I remember feeling at the time that the way that the Virginia Hey character or the fact that Wez is gay were shown were quite straightforward. There's nothing in the movie to suggest that there's anything unusual about either of those things (or that a small child has become a trained killer using a razor-sharp boomerang).

Also the disabled mechanic - presented as entirely matter of fact without need for backstory or explanation, even though he's swinging from a small crane. Nice to see that Miller was good on that issue even 30 years ago.
posted by His thoughts were red thoughts at 6:00 PM on June 1, 2015 [2 favorites]


I grew up in a post-Thunderdome world, and it's amazing to think this one movie inspired so many great rip-offs and movies and games.
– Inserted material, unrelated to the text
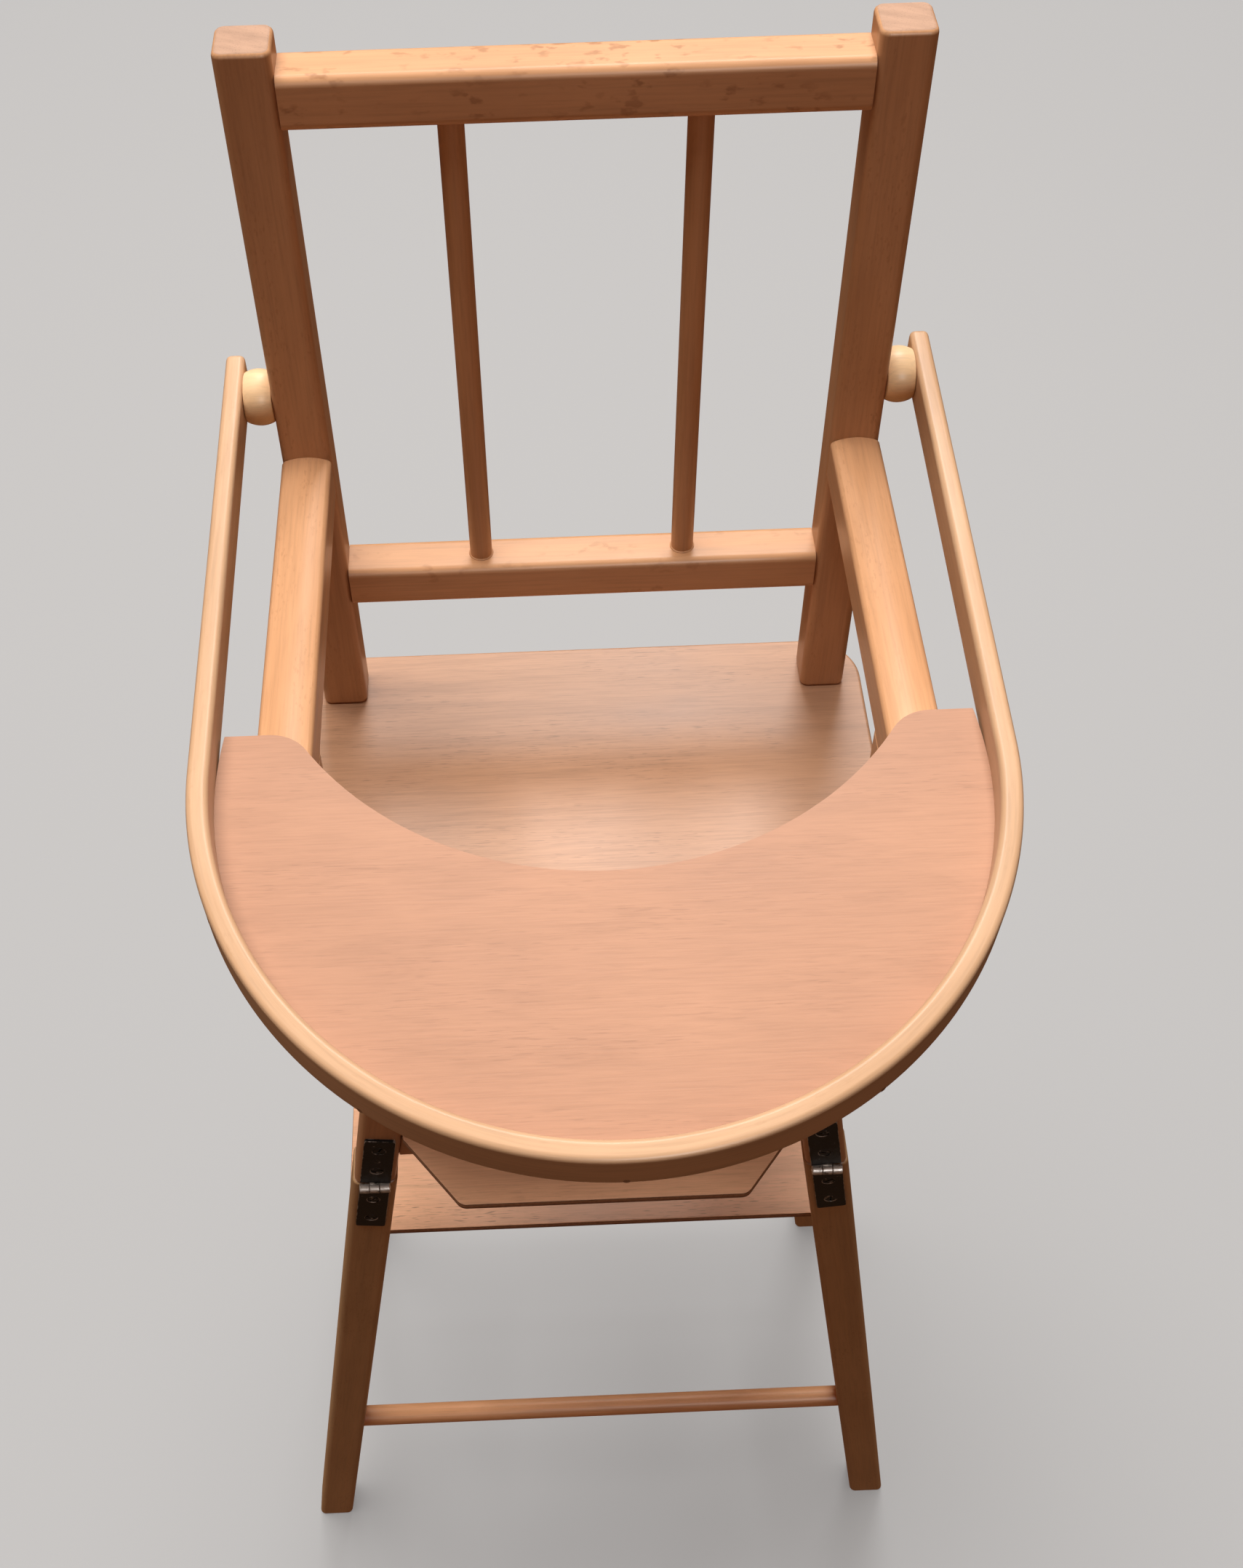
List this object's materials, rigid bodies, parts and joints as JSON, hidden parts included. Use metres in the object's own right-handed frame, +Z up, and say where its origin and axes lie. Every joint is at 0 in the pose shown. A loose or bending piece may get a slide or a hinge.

I watched it recently and it still hold up as a pure action movie, with so many neat details.
Some great tributes include an episode of Regular Show that redoes pretty much the entire chase and the game RAGE that lets you play with the razor boomerangs.
posted by Charlemagne In Sweatpants at 12:42 AM on June 2, 2015 [1 favorite]


I feel like I've been waiting ten years for this thread.

In my humble opinion, The Road Warrior is arguably one of the best action films of all time.

The way Miller starts with an awesome mini documentary about how the world went to shit (in the '50s?), followed by a drop right in the middle of that world is incredible.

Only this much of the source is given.